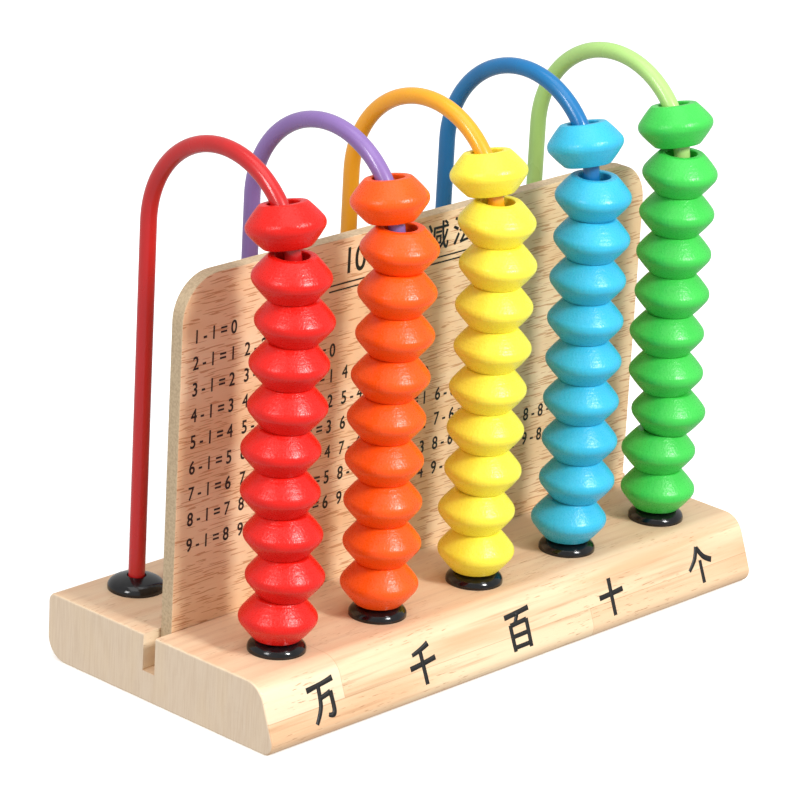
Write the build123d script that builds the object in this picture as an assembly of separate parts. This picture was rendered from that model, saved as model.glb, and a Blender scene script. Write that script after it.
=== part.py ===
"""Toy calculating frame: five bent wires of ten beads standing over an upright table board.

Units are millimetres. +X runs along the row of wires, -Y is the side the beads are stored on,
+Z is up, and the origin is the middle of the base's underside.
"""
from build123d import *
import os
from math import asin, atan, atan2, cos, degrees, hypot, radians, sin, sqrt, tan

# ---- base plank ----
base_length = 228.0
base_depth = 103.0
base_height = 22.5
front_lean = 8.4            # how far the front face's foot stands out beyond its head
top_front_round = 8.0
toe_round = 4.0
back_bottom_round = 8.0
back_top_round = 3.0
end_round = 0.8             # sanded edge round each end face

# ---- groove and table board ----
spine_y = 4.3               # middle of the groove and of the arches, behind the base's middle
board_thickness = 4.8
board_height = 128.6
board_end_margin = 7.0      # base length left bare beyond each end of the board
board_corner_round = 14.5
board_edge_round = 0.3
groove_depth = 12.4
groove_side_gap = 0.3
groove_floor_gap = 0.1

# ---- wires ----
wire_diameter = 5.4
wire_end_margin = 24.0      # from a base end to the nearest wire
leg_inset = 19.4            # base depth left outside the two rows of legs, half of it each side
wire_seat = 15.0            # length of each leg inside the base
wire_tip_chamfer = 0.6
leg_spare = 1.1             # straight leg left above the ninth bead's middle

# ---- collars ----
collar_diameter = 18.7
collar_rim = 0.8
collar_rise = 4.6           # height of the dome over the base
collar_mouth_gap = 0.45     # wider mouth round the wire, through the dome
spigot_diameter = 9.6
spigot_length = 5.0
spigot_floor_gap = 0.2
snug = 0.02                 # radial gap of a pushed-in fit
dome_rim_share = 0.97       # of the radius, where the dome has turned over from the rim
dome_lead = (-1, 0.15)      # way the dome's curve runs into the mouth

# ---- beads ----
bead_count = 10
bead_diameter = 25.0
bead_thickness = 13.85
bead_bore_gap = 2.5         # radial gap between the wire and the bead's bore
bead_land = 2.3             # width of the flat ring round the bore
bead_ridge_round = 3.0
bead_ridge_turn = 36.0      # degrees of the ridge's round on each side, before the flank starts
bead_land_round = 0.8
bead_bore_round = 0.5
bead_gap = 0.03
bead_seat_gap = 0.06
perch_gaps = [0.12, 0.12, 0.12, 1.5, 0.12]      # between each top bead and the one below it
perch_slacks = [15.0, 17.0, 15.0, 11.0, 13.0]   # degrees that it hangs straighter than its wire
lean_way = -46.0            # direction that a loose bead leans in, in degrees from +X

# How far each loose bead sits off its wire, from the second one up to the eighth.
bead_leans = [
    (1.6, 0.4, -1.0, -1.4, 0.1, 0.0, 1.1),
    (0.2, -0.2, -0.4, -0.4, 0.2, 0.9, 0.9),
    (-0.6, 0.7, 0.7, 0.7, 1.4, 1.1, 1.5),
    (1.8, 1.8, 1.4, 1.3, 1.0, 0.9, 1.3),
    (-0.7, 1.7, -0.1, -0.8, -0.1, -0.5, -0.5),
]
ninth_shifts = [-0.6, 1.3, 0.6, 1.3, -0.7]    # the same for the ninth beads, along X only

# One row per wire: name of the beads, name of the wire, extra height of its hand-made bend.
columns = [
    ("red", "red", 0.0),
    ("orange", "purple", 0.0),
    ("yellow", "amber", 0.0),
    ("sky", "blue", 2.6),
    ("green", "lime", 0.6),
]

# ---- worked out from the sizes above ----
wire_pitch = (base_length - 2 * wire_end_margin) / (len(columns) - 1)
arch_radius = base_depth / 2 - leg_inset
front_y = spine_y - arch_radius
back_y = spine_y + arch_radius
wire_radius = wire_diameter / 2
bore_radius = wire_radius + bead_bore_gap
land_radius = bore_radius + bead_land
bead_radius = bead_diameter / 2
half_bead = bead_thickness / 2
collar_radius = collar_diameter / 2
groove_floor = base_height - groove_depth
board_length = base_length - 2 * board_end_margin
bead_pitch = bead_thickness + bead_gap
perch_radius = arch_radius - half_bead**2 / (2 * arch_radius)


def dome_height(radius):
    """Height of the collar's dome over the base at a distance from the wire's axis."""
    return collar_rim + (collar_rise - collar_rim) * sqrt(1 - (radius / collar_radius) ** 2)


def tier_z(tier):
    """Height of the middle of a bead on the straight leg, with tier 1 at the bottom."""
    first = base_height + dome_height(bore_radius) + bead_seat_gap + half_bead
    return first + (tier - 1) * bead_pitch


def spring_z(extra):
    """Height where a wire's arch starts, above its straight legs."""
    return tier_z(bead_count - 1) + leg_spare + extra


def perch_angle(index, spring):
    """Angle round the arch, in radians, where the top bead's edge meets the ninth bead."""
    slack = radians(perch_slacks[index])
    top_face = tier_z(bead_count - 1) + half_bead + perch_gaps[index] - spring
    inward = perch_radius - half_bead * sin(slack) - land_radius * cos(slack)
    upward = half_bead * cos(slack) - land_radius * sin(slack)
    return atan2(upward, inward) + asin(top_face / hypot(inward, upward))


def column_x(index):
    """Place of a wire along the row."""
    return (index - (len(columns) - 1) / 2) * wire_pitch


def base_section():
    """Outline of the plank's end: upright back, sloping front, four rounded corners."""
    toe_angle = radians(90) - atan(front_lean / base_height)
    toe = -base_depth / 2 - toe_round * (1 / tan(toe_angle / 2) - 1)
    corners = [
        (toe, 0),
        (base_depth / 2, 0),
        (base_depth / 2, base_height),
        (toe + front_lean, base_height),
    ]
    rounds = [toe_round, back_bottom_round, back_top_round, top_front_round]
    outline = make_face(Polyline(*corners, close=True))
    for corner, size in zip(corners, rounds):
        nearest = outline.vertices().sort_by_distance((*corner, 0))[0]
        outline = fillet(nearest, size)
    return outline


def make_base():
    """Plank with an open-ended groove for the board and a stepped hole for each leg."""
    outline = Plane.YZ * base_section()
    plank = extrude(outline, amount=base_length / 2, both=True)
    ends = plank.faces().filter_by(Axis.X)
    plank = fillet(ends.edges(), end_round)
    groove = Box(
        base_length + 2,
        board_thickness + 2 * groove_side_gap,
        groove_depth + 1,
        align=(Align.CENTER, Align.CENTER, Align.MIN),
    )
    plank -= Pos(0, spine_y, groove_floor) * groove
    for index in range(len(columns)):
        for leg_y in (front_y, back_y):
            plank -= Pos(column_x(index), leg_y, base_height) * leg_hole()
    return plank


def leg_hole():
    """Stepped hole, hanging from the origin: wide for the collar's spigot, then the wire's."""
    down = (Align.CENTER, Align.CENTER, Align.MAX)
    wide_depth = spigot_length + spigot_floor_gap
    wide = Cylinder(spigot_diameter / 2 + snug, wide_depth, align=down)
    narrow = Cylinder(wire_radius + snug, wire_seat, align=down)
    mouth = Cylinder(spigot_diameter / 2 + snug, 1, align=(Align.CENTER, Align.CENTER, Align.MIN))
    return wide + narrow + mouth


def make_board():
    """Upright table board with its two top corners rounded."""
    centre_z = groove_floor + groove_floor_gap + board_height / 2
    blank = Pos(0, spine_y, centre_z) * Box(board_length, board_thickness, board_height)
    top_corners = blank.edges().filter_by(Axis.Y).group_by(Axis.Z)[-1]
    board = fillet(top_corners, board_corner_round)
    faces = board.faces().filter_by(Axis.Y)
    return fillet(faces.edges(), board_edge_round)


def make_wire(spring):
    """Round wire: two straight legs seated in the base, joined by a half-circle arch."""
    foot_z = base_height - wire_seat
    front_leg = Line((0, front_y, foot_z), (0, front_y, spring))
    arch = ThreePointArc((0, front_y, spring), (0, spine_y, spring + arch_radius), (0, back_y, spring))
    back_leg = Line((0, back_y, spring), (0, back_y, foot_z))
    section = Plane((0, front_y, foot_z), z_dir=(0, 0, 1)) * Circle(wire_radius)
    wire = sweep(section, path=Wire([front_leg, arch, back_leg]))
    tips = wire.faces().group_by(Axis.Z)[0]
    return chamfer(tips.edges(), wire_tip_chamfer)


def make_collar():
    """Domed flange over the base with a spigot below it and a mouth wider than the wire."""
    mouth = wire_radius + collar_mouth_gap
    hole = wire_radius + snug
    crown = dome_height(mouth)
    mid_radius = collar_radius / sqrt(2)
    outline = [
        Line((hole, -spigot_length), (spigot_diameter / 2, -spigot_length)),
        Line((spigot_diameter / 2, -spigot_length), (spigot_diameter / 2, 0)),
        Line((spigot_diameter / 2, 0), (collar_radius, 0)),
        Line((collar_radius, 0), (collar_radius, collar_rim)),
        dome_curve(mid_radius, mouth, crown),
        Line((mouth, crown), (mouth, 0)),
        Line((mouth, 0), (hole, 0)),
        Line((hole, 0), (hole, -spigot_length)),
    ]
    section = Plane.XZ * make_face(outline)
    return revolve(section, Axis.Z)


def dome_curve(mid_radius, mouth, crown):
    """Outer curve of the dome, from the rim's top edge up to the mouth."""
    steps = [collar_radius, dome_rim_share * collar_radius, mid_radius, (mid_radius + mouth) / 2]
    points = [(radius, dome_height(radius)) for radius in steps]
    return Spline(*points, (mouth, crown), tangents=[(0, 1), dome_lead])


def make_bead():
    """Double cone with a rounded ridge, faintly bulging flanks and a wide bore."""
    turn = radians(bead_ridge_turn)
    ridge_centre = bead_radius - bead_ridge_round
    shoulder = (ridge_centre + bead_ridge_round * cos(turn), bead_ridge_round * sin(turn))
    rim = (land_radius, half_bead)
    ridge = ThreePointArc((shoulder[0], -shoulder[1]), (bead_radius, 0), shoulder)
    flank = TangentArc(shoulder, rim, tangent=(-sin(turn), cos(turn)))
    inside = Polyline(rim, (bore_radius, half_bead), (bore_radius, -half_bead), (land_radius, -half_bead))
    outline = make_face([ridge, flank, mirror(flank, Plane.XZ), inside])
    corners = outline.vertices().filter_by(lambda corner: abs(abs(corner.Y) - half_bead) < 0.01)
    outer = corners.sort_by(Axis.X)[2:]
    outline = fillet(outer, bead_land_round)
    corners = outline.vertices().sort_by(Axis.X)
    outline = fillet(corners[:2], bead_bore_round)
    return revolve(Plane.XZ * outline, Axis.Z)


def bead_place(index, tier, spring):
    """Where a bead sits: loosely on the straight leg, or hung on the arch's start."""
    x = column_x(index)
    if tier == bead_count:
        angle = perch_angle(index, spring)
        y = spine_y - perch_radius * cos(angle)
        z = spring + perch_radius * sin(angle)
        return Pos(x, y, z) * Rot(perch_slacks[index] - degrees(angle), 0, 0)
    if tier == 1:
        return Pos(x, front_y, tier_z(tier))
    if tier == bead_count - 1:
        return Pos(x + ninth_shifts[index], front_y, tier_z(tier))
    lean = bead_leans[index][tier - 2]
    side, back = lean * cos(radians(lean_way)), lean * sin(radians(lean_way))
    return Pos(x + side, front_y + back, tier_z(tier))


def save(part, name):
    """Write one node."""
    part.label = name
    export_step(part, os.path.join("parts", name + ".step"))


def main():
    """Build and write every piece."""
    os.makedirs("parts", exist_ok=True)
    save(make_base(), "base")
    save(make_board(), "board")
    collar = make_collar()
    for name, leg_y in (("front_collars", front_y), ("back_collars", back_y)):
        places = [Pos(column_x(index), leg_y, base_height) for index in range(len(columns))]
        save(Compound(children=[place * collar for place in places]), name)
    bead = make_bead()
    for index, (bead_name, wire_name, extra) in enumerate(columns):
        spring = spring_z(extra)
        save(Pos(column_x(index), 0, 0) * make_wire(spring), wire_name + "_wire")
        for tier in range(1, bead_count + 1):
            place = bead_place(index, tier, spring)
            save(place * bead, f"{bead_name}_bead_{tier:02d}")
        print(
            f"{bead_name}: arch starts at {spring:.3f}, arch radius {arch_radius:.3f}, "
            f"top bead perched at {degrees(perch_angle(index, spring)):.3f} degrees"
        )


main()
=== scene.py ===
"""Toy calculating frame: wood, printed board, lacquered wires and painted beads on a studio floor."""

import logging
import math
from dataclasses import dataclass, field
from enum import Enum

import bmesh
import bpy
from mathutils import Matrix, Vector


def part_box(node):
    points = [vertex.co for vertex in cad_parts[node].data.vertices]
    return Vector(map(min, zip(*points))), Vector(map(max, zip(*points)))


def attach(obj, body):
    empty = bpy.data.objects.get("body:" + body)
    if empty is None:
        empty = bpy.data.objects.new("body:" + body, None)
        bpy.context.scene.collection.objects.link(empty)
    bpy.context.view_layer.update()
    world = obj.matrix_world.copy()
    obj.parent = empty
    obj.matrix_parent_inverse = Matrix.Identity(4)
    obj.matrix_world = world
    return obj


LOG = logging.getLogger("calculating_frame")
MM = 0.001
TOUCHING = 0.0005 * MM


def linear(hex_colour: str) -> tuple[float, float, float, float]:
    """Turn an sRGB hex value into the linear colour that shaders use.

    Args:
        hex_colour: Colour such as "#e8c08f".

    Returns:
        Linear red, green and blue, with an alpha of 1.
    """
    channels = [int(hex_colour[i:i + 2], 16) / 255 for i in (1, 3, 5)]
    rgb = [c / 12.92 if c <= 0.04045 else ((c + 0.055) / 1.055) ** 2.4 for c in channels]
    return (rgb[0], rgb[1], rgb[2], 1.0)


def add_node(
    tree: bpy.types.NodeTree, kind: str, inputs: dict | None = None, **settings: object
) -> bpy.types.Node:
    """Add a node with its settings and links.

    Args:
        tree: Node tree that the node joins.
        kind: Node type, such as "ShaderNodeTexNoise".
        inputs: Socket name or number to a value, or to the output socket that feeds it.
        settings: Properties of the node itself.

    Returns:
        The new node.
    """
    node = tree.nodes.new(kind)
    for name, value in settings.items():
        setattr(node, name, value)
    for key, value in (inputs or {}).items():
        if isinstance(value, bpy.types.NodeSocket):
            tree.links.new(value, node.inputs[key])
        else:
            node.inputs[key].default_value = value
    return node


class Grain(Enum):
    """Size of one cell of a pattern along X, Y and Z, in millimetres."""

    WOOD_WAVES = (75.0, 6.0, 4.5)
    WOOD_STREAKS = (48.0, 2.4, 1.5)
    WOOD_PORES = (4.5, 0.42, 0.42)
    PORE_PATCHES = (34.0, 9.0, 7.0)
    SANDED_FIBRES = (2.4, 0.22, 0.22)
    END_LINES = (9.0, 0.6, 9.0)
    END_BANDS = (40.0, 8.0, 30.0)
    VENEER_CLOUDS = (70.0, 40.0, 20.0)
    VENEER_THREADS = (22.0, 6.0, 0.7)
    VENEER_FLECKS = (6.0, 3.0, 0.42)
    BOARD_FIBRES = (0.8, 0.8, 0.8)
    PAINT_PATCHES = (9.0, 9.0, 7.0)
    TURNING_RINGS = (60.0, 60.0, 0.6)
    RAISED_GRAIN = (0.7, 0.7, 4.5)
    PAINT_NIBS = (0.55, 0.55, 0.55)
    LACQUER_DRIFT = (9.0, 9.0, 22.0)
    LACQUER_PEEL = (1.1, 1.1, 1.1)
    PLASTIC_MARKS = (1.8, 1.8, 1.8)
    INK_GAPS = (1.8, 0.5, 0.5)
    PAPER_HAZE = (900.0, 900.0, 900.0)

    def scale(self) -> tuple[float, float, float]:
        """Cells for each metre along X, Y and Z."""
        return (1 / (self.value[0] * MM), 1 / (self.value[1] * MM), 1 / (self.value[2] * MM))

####

- Exercise details -
Within the material above, extract exactly the lines that start at the line containing "for tier in" and stop after the line containing "hex_colour: Colour such", and only those.

- Output below -
        for tier in range(1, bead_count + 1):
            place = bead_place(index, tier, spring)
            save(place * bead, f"{bead_name}_bead_{tier:02d}")
        print(
            f"{bead_name}: arch starts at {spring:.3f}, arch radius {arch_radius:.3f}, "
            f"top bead perched at {degrees(perch_angle(index, spring)):.3f} degrees"
        )


main()
=== scene.py ===
"""Toy calculating frame: wood, printed board, lacquered wires and painted beads on a studio floor."""

import logging
import math
from dataclasses import dataclass, field
from enum import Enum

import bmesh
import bpy
from mathutils import Matrix, Vector


def part_box(node):
    points = [vertex.co for vertex in cad_parts[node].data.vertices]
    return Vector(map(min, zip(*points))), Vector(map(max, zip(*points)))


def attach(obj, body):
    empty = bpy.data.objects.get("body:" + body)
    if empty is None:
        empty = bpy.data.objects.new("body:" + body, None)
        bpy.context.scene.collection.objects.link(empty)
    bpy.context.view_layer.update()
    world = obj.matrix_world.copy()
    obj.parent = empty
    obj.matrix_parent_inverse = Matrix.Identity(4)
    obj.matrix_world = world
    return obj


LOG = logging.getLogger("calculating_frame")
MM = 0.001
TOUCHING = 0.0005 * MM


def linear(hex_colour: str) -> tuple[float, float, float, float]:
    """Turn an sRGB hex value into the linear colour that shaders use.

    Args:
        hex_colour: Colour such as "#e8c08f".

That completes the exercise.